After all lots of men will go with 'easy' as opposed to 'difficult to attain'

There, thats my 2penneth!
 
Ems

I know how you must be feeling. I have had friends like that in the past, and indeed have another now. My other friends think its sad, becasue really, she is in competition with me. I'm not like that and if a guy I like is interested in me I will show interest back. However as soon as my mate appears and tries to take him away, in my opinion she can have him. If he was that interested in me he wouldn't be so easily distracted would he. Just think of it this way - his loss.

PS - bin the mate and find some more to go out with - ones who don't feel the need to have to prove something to themselves x
 
This is true - everyone here just goes out to get laid. You can tell people are just out to get something and no one is out for just a good clean time.

Even the guys that i know are all about going out and getting laid and it makes going out horrible... Our town is awful for it.
 
best of luck with the weight lose hun , i know where your coming from on the 'friend' thing ! going thru a similar thing myself , feel free to send me an email to chat a bit more !

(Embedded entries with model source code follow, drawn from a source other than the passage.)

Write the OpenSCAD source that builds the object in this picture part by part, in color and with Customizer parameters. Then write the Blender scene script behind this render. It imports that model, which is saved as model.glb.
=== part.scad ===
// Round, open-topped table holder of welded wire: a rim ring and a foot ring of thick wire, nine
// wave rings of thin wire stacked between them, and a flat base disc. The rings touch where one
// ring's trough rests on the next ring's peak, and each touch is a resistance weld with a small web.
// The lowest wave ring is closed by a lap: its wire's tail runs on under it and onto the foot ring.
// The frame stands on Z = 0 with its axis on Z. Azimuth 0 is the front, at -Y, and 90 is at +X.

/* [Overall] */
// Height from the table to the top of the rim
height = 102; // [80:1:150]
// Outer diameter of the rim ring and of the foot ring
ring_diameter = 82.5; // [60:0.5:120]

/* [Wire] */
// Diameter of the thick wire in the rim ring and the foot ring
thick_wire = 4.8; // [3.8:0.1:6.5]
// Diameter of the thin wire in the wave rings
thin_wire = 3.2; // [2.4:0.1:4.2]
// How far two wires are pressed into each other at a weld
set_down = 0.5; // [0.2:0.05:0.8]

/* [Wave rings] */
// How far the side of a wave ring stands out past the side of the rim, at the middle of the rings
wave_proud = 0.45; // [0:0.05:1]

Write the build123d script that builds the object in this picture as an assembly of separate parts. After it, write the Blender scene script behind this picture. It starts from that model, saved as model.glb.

could have a right ole gossip !
but you go girl and dont tell your friend to much in future !!!
 
who needs friends like this....
As others have said, many men would be interested if a woman was 'putting out' and maybe these aren't the best sort of men for you.... but the friend is just a disloyal insecure vamp.... I would distance myself without haste...
Just a point though... not all men hate larger girls... My man is getting quite scared that I will become skinny, as he loves something to grab hold of.... a
I'm gonna buy him a teddy! LOL
Good luck with your weightloss and don't put yourself down!
 
I have to agree with the others. Maybe go out with married or at least attached friends so they're not just on the prowl.

You'll be getting all the attention soon enough anyhow.

I remember though when I lost weight (at 19) I suddenly got loads of attention & was really suspicious of everyone because I knew that they wouldn't have even glaced at me at 16 stone. Its a hard one but I'm sure we'd all rather be slim & have the choice!